Впрочем, нельзя сказать, что ее у него не было. Не только его стихи ходили по рукам, иногда он и выступал с ними перед публикой. Мне же припоминается, как известный в городе книгопродавец, директор книжного магазина на улице Печатников, Рахлин попросил меня привести Бродского к нему домой почитать стихи приватным образом для любителей поэзии, что я и сделал. Мы пришли вдвоем к Рахлину, в одной из комнат был накрыт длинный стол (вино, закуски, как полагается), а в кабинете хозяина, где люди сидели на плотно сдвинутых стульях и стояли у стен, Бродского попросили читать стихи. Подозреваю, не все собравшиеся представляли, что их ждет. Он читал громко, во всю мощь, не принимая во внимание размеров помещения.
Не заигрывал с аудиторией, не разыгрывал в лицах свои стихи, не читал “с выражением”, избегал повествовательного сюжета и дидактики, – и все это замечательно отличало его от тогдашней поэтической эстрады.
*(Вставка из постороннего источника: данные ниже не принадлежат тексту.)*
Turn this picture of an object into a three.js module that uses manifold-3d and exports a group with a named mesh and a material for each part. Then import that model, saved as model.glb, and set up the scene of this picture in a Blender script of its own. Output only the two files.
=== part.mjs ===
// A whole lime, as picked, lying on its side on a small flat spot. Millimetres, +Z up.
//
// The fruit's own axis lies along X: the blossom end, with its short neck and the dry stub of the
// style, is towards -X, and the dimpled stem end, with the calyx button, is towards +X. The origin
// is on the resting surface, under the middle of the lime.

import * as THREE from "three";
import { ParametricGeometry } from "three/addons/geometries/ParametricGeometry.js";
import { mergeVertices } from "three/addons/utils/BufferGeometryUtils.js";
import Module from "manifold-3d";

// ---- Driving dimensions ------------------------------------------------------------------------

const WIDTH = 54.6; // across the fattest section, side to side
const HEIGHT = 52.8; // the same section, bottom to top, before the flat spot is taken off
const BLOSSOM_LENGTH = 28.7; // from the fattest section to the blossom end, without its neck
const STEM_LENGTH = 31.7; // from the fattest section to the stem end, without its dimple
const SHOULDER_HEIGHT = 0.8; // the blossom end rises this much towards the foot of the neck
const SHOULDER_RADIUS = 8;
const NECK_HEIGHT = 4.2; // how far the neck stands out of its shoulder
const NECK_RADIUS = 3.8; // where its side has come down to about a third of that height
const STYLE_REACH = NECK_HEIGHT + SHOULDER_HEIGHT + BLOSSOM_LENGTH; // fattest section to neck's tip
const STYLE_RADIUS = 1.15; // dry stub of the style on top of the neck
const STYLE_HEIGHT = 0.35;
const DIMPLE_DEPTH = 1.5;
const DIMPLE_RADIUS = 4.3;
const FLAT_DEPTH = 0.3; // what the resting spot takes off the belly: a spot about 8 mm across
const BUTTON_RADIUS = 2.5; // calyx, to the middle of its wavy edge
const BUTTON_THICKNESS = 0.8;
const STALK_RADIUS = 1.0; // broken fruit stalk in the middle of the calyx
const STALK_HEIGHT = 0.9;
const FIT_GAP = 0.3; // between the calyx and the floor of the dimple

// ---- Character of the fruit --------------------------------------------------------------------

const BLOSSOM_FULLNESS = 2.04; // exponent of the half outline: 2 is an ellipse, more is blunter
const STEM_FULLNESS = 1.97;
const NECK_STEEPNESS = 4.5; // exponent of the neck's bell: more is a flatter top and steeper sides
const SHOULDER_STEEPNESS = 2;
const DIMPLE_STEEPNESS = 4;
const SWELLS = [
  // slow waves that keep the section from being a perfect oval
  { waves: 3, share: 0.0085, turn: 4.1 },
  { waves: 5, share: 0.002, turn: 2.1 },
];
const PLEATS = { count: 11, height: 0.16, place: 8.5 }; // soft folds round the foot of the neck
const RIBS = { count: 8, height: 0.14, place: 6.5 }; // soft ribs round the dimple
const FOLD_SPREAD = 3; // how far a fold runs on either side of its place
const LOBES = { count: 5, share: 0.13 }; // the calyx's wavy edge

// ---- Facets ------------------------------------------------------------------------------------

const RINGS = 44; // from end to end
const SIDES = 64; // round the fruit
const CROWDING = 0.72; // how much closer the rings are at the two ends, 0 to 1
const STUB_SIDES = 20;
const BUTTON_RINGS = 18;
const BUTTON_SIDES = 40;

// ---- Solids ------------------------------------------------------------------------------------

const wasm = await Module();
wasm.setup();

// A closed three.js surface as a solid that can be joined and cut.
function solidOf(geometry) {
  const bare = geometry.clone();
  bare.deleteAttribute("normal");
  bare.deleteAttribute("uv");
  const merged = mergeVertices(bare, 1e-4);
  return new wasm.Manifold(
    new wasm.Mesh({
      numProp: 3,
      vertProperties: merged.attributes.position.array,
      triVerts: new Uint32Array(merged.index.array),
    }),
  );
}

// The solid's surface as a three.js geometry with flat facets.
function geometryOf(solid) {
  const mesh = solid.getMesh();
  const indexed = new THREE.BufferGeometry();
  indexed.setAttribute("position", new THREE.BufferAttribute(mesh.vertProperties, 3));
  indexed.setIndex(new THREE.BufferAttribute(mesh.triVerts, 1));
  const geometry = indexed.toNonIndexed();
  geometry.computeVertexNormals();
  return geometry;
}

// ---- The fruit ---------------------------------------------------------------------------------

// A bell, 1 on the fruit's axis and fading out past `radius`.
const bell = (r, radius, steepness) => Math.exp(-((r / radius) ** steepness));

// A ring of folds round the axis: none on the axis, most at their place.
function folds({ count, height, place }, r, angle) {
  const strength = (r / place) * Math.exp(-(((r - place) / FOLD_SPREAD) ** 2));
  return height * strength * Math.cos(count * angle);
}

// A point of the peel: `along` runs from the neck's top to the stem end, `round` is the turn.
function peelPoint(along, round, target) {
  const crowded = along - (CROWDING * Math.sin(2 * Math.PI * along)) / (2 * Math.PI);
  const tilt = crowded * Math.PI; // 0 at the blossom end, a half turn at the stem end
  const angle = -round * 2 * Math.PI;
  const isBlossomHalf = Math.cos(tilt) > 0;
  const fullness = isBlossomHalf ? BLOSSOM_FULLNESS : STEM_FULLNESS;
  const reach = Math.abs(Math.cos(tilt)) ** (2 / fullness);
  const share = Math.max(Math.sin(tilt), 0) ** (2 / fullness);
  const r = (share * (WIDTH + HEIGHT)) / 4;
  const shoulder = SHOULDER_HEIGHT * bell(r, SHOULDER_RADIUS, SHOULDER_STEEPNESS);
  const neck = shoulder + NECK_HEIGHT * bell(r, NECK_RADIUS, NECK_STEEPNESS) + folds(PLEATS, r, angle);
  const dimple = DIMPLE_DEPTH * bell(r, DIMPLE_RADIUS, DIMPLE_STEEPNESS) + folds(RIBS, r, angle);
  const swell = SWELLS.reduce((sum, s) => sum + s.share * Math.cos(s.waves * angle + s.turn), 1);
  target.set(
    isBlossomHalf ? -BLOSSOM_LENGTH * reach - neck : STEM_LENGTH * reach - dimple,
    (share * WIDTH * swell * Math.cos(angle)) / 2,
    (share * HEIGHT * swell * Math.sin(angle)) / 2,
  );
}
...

Еще в 1963 году, в одно из моих посещений Ахматовой, зашла речь о Бродском. Ахматова сказала: “Сейчас Москву пробил Бродский. Его вознесет большая волна... Ну что ж, он по крайней мере заслужил это больше, чем другие. Безусловно”. Вообще о громкоголосой московской поэзии тех лет она отзывалась неодобрительно, про Лужники и чтение в них стихов сказала: “Колизей какой-то”.
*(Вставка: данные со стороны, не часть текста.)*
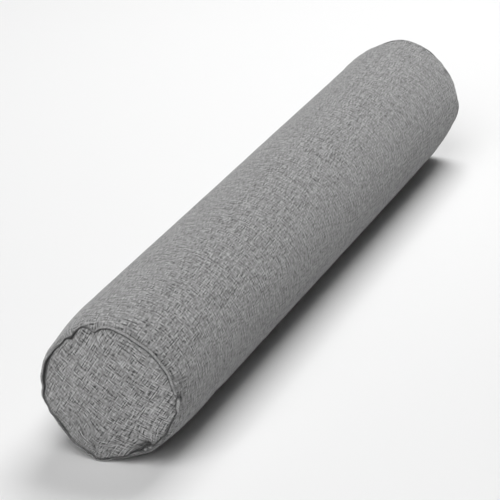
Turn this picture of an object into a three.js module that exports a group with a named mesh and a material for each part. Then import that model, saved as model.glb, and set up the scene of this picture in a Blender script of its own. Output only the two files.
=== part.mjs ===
// A round bolster pillow, to lie under the knees: a long filled tube of woven cloth, with a
// round panel sewn into each end and a fine piping of the same cloth in each end seam.
// Millimetres, +Z up. The pillow lies along X on the plane z = 0, pressed a little flat there,
// and the origin is the middle of the side that it lies on.
import * as THREE from "three";
import { mergeVertices } from "three/addons/utils/BufferGeometryUtils.js";

const DIAMETER = 150;
const SEAM_TO_SEAM = 994; // along X, between the planes of the two end seams
const PRESSED_IN = 3.3; // depth of the flat that the pillow lies on
const CROWN = 10; // how far the middle of an end panel stands out past its seam
const PANEL_THICKNESS = 1.8; // cloth and its turned-in edge
const PIPING_DIAMETER = 3;
const PIPING_PROUD = 0.2; // piping's middle, out past the seam's plane
const GAP = 0.3; // between pieces that touch

const STEPS_ROUND = 120; // round the axis, for every piece
const SHOULDER_ROWS = 8; // along the drawn-in end of the tube
const MIDDLE_ROWS = 3; // along the straight length between the two shoulders
const PIPING_SIDES = 6;
const PANEL_FACE_ROWS = [0, 0.3, 0.55, 0.78, 0.93, 1]; // shares of the panel's radius
const PANEL_BACK_ROWS = [0, 0.45, 0.8, 1];
const CROWN_POWER = 2.4; // 2 is a ball's cap, and more is flatter in the middle
const MERGE_WITHIN = 1e-4; // points closer than this are one

const RADIUS = DIAMETER / 2;
const AXIS_HEIGHT = RADIUS - PRESSED_IN;
const HALF_LENGTH = SEAM_TO_SEAM / 2;
const PIPING_RADIUS = PIPING_DIAMETER / 2;
const PANEL_EDGE_INSIDE = PIPING_RADIUS + GAP; // from the seam line in to the panel's edge
const PANEL_EDGE_BACK = PIPING_PROUD - PIPING_RADIUS; // the panel's back at its edge
const TUBE_END = PANEL_EDGE_BACK - GAP; // the tube's own end face at the seam

// Each end is drawn in to its seam. "seam" holds the unevenness of that sewn line, going round
// the axis with 0 at the top and 90 at the back: a row lets the line out (+) or draws it in (-)
// by "out" millimetres at the angle "at", fading to nothing "reach" degrees to either side.
const ENDS = {
  near: {
    side: -1,
    seamRadius: 66,
    shoulderLength: 80,
    fullness: 2.15,
    seam: [
      { at: -172, reach: 12, out: -0.6 },
      { at: -153, reach: 16, out: -1.8 },
      { at: -148, reach: 10, out: 0.6 },
      { at: -131, reach: 12, out: 1.6 },
      { at: -109, reach: 12, out: -2.7 },
      { at: -98, reach: 40, out: 6.2 },
      { at: -98, reach: 6, out: 0.6 },
      { at: -89, reach: 6, out: 1.6 },
      { at: -66, reach: 10, out: 0.9 },
      { at: -63, reach: 18, out: 1.1 },
      { at: -29, reach: 18, out: -1.6 },
      { at: -3, reach: 10, out: 1.6 },
      { at: 10.5, reach: 6, out: -3.4 },
      { at: 21, reach: 8, out: 2.5 },
      { at: 34.5, reach: 7, out: -2.6 },
      { at: 46, reach: 11, out: -2.5 },
      { at: 59, reach: 10, out: -0.6 },
      { at: 68, reach: 14, out: 1.2 },
      { at: 84, reach: 10, out: 0.8 },
      { at: 91, reach: 14, out: -1 },
      { at: 92, reach: 6, out: -0.7 },
      { at: 98, reach: 8, out: 0.9 },
      { at: 107, reach: 8, out: -1.2 },
      { at: 111, reach: 6, out: -1 },
      { at: 129, reach: 25, out: -5.4 },
      { at: 131, reach: 11, out: 1 },
      { at: 157, reach: 14, out: -1.2 },
      { at: 166.5, reach: 6, out: -1.4 },
      { at: 172, reach: 24, out: 2.4 },
    ],
  },
  far: {
    side: 1,
    seamRadius: 71,
    shoulderLength: 75,
    fullness: 2.1,
    seam: [
      { at: -150, reach: 16, out: -1.2 },
      { at: -136, reach: 30, out: -2.2 },
      { at: -112, reach: 46, out: -1.6 },
      { at: -97, reach: 18, out: 1.2 },
      { at: -74, reach: 20, out: -1.7 },
      { at: -58, reach: 40, out: -3.4 },
      { at: -40, reach: 14, out: -0.7 },
      { at: 2, reach: 26, out: 2.4 },
      { at: 42, reach: 18, out: 1.1 },
      { at: 60, reach: 30, out: -1.2 },
      { at: 88, reach: 6, out: -1.5 },
      { at: 110, reach: 18, out: 1.5 },
      { at: 135, reach: 6, out: -1.4 },
      { at: 150, reach: 24, out: -1.8 },
    ],
  },
};

const CLOTH_GREY = 0x8a8a8a;
const cloth = {
  tube: new THREE.MeshStandardMaterial({ color: CLOTH_GREY, roughness: 0.95, metalness: 0 }),
  panel: new THREE.MeshStandardMaterial({ color: CLOTH_GREY, roughness: 0.95, metalness: 0 }),
  piping: new THREE.MeshStandardMaterial({ color: CLOTH_GREY, roughness: 0.9, metalness: 0 }),
};

// Sum of the seam's rows at an angle in degrees: each is one smooth hump of a cosine.
function seamOffset(end, angle) {
  let out = 0;
  for (const row of end.seam) {
    const turn = (((angle - row.at + 180) % 360) + 360) % 360 - 180;
    if (Math.abs(turn) < row.reach) {
      out += (row.out / 2) * (1 + Math.cos((Math.PI * turn) / row.reach));
    }
  }
  return out;
}

// How much the end still draws the tube in, at a share of the shoulder's length from the seam:
// 1 at the seam and 0 where the tube is full, along a quarter of a superellipse.
function drawnIn(end, share) {
  const s = Math.min(Math.max(share, 0), 1);
  return 1 - (1 - (1 - s) ** end.fullness) ** (1 / end.fullness);
}

function panelEdge(end) {
  return end.seamRadius - PANEL_EDGE_INSIDE;
}

// How much a point follows the seam's unevenness. On the end face it grows as the square of the
// radius. Along the shoulder, a place drawn in fades sooner than one let out.
function followsSeam(end, radius, x, out) {
  const onFace = Math.min(1, (radius / panelEdge(end)) ** 2);
  const inward = HALF_LENGTH + TUBE_END - Math.abs(x);
  const onShoulder = drawnIn(end, inward / (end.shoulderLength + TUBE_END));
  return onFace * (out < 0 ? onShoulder ** 2 : onShoulder);
}

// Moves a piece that was turned round the X axis into the pillow's own uneven shape, and presses
// flat what would lie below the surface that the pillow rests on.
function settle(geometry) {
  const position = geometry.getAttribute("position");
  for (let i = 0; i < position.count; i++) {
    const x = position.getX(i);
    const radius = Math.hypot(position.getY(i), position.getZ(i));
    const angle = Math.atan2(position.getY(i), position.getZ(i));
    const end = x < 0 ? ENDS.near : ENDS.far;
    const out = seamOffset(end, THREE.MathUtils.radToDeg(angle));
    const settled = radius + out * followsSeam(end, radius, x, out);
    position.setY(i, settled * Math.sin(angle));
    position.setZ(i, Math.max(settled * Math.cos(angle), -AXIS_HEIGHT));
  }
  return geometry;
}

// Turns an outline of [radius, x] points round the X axis, as one closed skin.
function turned(outline) {
  const points = outline.map(([radius, x]) => new THREE.Vector2(radius, x));
  const lathe = new THREE.LatheGeometry(points, STEPS_ROUND).rotateZ(-Math.PI / 2);
  lathe.deleteAttribute("normal");
  lathe.deleteAttribute("uv");
  const skin = mergeVertices(lathe, MERGE_WITHIN);
  const corners = skin.index.array;
  const kept = [];
  for (let i = 0; i < corners.length; i += 3) {
    const [a, b, c] = [corners[i], corners[i + 1], corners[i + 2]];
    if (a !== b && b !== c && c !== a) kept.push(a, b, c);
  }
  skin.setIndex(kept);
  return skin;
}

// An end's outline is written as [radius, distance out past the seam's plane], and this puts it
// on the pillow's own X. The near end mirrors it, so there its order is reversed as well.
function atEnd(end, outline) {
  const placed = outline.map(([radius, out]) => [radius, end.side * (HALF_LENGTH + out)]);
  return end.side < 0 ? placed.reverse() : placed;
}

// Height of the panel's face past the seam's plane, at a share of its radius.
function crownAt(share) {
  const edge = PANEL_EDGE_BACK + PANEL_THICKNESS;
  return edge + (CROWN - edge) * (1 - share ** CROWN_POWER);
}

// Half of the tube's outline, from where the tube is full to the middle of its end face.
function tubeEndOutline(end) {
  const outline = [];
  for (let row = SHOULDER_ROWS; row > 0; row--) {
    const share = 1 - Math.cos((Math.PI / 2) * (row / SHOULDER_ROWS));
    const radius = RADIUS - (RADIUS - end.seamRadius) * drawnIn(end, share);
    outline.push([radius, TUBE_END - share * (end.shoulderLength + TUBE_END)]);
  }
  outline.push([end.seamRadius, TUBE_END]);
  for (const share of [...PANEL_BACK_ROWS].reverse()) {
    outline.push([share * panelEdge(end), crownAt(share) - PANEL_THICKNESS - GAP]);
  }
  return outline;
}

// The tube panel and the filling that it holds, as one solid.
function filledTube() {
  const near = atEnd(ENDS.near, tubeEndOutline(ENDS.near));
  const far = atEnd(ENDS.far, tubeEndOutline(ENDS.far));
  const from = near.at(-1)[1];
  const to = far[0][1];
  const middle = [];
  for (let row = 1; row <= MIDDLE_ROWS; row++) {
    middle.push([RADIUS, from + (to - from) * (row / (MIDDLE_ROWS + 1))]);
  }
  return turned([...near, ...middle, ...far]);
}

// A round of cloth, crowned by the filling behind it: its face, and its back one cloth below.
function endPanel(end) {
  const face = PANEL_FACE_ROWS.map((share) => [share * panelEdge(end), crownAt(share)]);
  const back = PANEL_BACK_ROWS.map((share) => [
    share * panelEdge(end),
    crownAt(share) - PANEL_THICKNESS,
  ]);
  return turned(atEnd(end, [...back, ...face.reverse()]));
}

// The piping that stands in the seam between the tube and the end panel.
function piping(end) {
  const ring = [];
  for (let side = 0; side <= PIPING_SIDES; side++) {
    const angle = (2 * Math.PI * (side % PIPING_SIDES)) / PIPING_SIDES;
    ring.push([
      end.seamRadius + PIPING_RADIUS * Math.cos(angle),
      PIPING_PROUD + PIPING_RADIUS * Math.sin(angle),
    ]);
  }
  return turned(atEnd(end, ring));
}

function piece(name, geometry, material) {
  const mesh = new THREE.Mesh(settle(geometry), material);
  mesh.name = name;
  return mesh;
}

const pillow = new THREE.Group();
pillow.position.z = AXIS_HEIGHT;
pillow.add(piece("filled_tube", filledTube(), cloth.tube));
for (const [place, end] of Object.entries(ENDS)) {
  const sewnEnd = new THREE.Group();
  sewnEnd.add(piece(`end_panel_${place}`, endPanel(end), cloth.panel));
  sewnEnd.add(piece(`piping_${place}`, piping(end), cloth.piping));
  pillow.add(sewnEnd);
}

const part = new THREE.Group();
part.add(pillow);

export default part;
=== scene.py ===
# %% [markdown]
# # A piped round bolster, to lie under the knees
# The pillow is a long tube of woven cloth, filled tight, with a round panel sewn into each end
# and a fine piping caught in each end seam. The construction model already holds its solids at
# their real size, so this lesson only dresses them: it loads the solids as a fixed frame, makes
# a finer surface for each one, gives every surface its cloth, and lights the result softly.

import bpy
import numpy as np
from mathutils import Matrix, Vector


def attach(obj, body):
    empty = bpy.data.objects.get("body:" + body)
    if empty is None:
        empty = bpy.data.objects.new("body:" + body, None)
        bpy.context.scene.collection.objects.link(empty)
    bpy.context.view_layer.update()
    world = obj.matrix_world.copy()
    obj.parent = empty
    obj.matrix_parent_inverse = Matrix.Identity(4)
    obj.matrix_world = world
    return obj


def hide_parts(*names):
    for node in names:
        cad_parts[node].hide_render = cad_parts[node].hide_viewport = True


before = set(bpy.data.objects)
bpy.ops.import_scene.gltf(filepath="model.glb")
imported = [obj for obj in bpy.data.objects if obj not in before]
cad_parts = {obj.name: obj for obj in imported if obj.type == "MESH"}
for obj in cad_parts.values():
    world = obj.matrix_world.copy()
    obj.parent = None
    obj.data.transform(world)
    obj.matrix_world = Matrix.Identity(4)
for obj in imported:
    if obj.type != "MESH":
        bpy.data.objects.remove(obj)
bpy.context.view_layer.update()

# %% [markdown]
# The camera stands low in front of one end, a little to the side, and looks along the pillow
# with a long lens, so that the far end comes out only a quarter smaller than the near one. Its
# place is set from the way it looks rather than from angles: three directions at right angles
# to each other make the columns of its rotation, which leaves no roll to guess.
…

Бродский эту опасность видел и сумел избежать ее. Он вообще не доверял вкусу тогдашней московской элиты, советским салонам и компаниям, склонным раздувать и превозносить поэтические мыльные пузыри. Словосочетание “советский поэт” для него имело отрицательный смысл. Уже в девяностые годы он говорил мне про одного поэта: “Знаешь, в нем все больше проступает не то Сельвинский, не то Луговской”. Исключение, с оговорками, если речь заходила о поэтах старшего поколения, делал он лишь для Слуцкого.